The opinion of the court, while showing its growth and importance, places the entire express business of the country wholly at the mercy of the railroad companies, and suggests no means by which they can be compelled to do it. According to the principles there announced, no railroad company is bound to receive or carry an express messenger or his packages. If they choose to reject him or his packages, they can throw all the business of the country back to the crude condition in which it was a half century ago, before Harnden established his local express between the large Atlantic cities; for, let it be remembered that plaintiffs have never refused to pay the railroad companies reasonable compensation for their services, but those companies refuse to carry for them at any price or under any circumstances.
I am very sure such a proposition as this will not long be acquiesced in by the great commercial interests of the country and by the public, whom both railroad companies and the express men are intended to serve. If other courts should follow ours in this doctrine, the evils to ensue will call for other relief.
It is in view of amelioration of these great evils that, in dissenting here, I announce the principles which I earnestly believe ought to control the actions and the rights of these two great public services.

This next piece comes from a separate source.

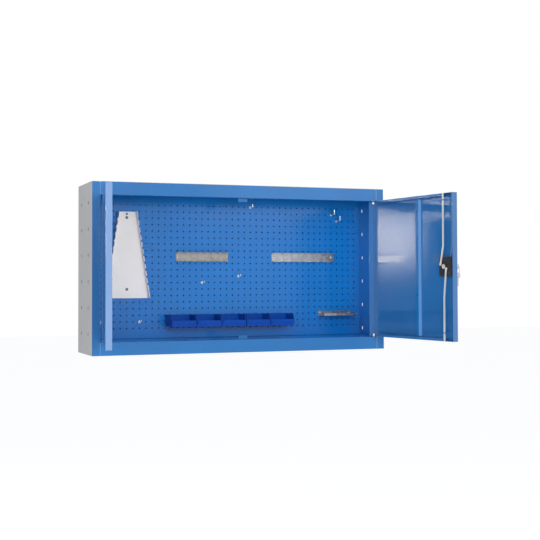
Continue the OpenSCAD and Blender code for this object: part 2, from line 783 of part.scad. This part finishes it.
side_panel(false);  // side_panel_left
side_panel(true);  // side_panel_right
side_liner(false);  // side_liner_left
side_liner(true);  // side_liner_right
front_post(false);  // front_post_left
front_post(true);  // front_post_right
top_panel();
top_rail();
floor_panel();
bottom_rail();
back_panel();
perforated_panel();
panel_angle(false);  // panel_angle_left
panel_angle(true);  // panel_angle_right
door_stop(true);  // door_stop_top
door_stop(false);  // door_stop_bottom
stop_pads();
hinge_pins(false);  // left_hinge_pins
hinge_pins(true);  // right_hinge_pins
left_pivot_bushes();
right_pivot_bushes();
left_door_skin();
left_door_stiffener();
right_door_skin();
right_door_stiffener();
lock_case();
lock_cylinder();
lock_plug();
lock_cam();
cam_nut();
upper_rod();
lower_rod();
rod_guides();
key();
key_ring();
spare_key();
wrench_rack();
wrench_rack_screws();
tool_rail_left();
tool_rail_right();
tool_rail_screws();
bin_rail();
bin_rail_screws();
bin(0);  // bin_1
bin(1);  // bin_2
bin(2);  // bin_3
bin(3);  // bin_4
bin(4);  // bin_5
tool_shelf();
tool_shelf_screws();
single_hook();
hook_pair();
level_hooks();
chisel_hooks();
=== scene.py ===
"""Looks of a wall-hung tool cabinet: painted sheet steel, plated fittings, moulded bins, keys and screws.
Metres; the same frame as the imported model: X along the width, +Y into the wall, Z up."""
import json
import math

import bmesh
import bpy
from mathutils import Matrix, Vector


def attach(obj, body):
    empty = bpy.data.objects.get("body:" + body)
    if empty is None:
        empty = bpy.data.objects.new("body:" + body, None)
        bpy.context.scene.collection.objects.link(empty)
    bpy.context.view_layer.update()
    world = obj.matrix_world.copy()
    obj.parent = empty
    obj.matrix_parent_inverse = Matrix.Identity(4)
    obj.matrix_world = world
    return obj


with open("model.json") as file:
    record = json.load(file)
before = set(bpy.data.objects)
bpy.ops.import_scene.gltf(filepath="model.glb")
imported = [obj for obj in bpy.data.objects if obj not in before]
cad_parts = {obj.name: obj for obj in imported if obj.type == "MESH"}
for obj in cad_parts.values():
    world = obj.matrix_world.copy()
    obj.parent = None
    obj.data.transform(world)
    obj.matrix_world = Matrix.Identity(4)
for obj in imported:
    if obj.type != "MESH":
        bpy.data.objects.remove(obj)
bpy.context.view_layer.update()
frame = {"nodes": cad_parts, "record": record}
NODES = frame["nodes"]
MM = 0.001
WHITE = (1, 1, 1, 1)


# The view of the photograph

PHOTO_SIDE = 540
FOCAL_PX = 1138.7
CENTRE_PX = (300, 250)
SENSOR = 36
FARTHEST = 60
CABINET_SIZE = (1155, 270, 630)
CAMERA_FROM_CORNER = (-789.4, -4077.2, 259.1)
YAW, PITCH, ROLL = 21.31, 1.67, -0.20


def make_camera():
    data = bpy.data.cameras.new("camera")
    data.sensor_width = SENSOR
    data.lens = FOCAL_PX / PHOTO_SIDE * SENSOR
    data.shift_x = (PHOTO_SIDE / 2 - CENTRE_PX[0]) / PHOTO_SIDE
    data.shift_y = (CENTRE_PX[1] - PHOTO_SIDE / 2) / PHOTO_SIDE
    data.clip_end = FARTHEST
    camera = bpy.data.objects.new("camera", data)
    width, depth, height = CABINET_SIZE
    x, y, z = CAMERA_FROM_CORNER
    camera.location = Vector((x - width / 2, y - depth, z - height / 2)) * MM
    heading = Matrix.Rotation(math.radians(-YAW), 4, "Z")
    tilt = Matrix.Rotation(math.radians(90 + PITCH), 4, "X")
    roll = Matrix.Rotation(math.radians(ROLL), 4, "Z")
    camera.rotation_euler = (heading @ tilt @ roll).to_euler()
    bpy.context.scene.collection.objects.link(camera)
    bpy.context.scene.camera = camera


# Node helpers

class Graph:
    """Adds nodes to a tree and links them in the order of their inputs."""

    def __init__(self, tree):
        self.tree = tree

    def add(self, kind, settings=None, **inputs):
        node = self.tree.nodes.new(kind)
        for name, value in (settings or {}).items():
            setattr(node, name, value)
        for name, value in inputs.items():
            self.put(node.inputs[name.replace("_", " ")], value)
        return node

    def put(self, socket, value):
        if isinstance(value, bpy.types.NodeSocket):
            self.tree.links.new(value, socket)
        else:
            socket.default_value = value

    def math(self, operation, a, b=0.5, clamp=False):
        node = self.add("ShaderNodeMath", {"operation": operation, "use_clamp": clamp})
        self.put(node.inputs[0], a)
        self.put(node.inputs[1], b)
        return node.outputs[0]

    def remap(self, value, low, high, to_low=0.0, to_high=1.0):
        node = self.add("ShaderNodeMapRange", Value=value)
        ends = (("From Min", low), ("From Max", high), ("To Min", to_low), ("To Max", to_high))
        for name, number in ends:
            self.put(node.inputs[name], number)
        return node.outputs[0]

    def between(self, value, low, high):
        above = self.math("GREATER_THAN", value, low)
        return self.math("MULTIPLY", above, self.math("LESS_THAN", value, high))

    def noise(self, vector, scale, detail=2.0, roughness=0.5):
        node = self.add("ShaderNodeTexNoise", Vector=vector, Scale=scale, Detail=detail, Roughness=roughness)
        return node.outputs[0]

    def mix(self, factor, a, b):
        node = self.add("ShaderNodeMix", {"data_type": "RGBA"})
        self.put(node.inputs[0], factor)
        self.put(node.inputs[6], a)
        self.put(node.inputs[7], b)
        return node.outputs[2]

    def place(self):
        """The place on the piece, which moves with it."""
        return self.add("ShaderNodeTexCoord").outputs["Object"]

    def normal(self):
        return self.add("ShaderNodeNewGeometry").outputs["Normal"]

    def stretched(self, vector, scale):
        node = self.add("ShaderNodeMapping", Vector=vector)
        self.put(node.inputs["Scale"], scale)
        return node.outputs[0]

    def axes(self, vector):
        return self.add("ShaderNodeSeparateXYZ", Vector=vector).outputs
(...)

I agree with MR. JUSTICE MILLER in the positions he has stated, although in the cases just decided I think the decrees of the courts below require modification in several particulars; they go too far. But I am clear that railroad companies are bound, as common carriers, to accommodate the public in the transportation of goods according to its necessities, and through the instrumentalities or in the mode best adapted to promote its convenience. Among these instrumentalities express companies, by the mode in which their business is conducted, are the most important and useful.
MR. JUSTICE MATTHEWS took no part in the decision of these cases.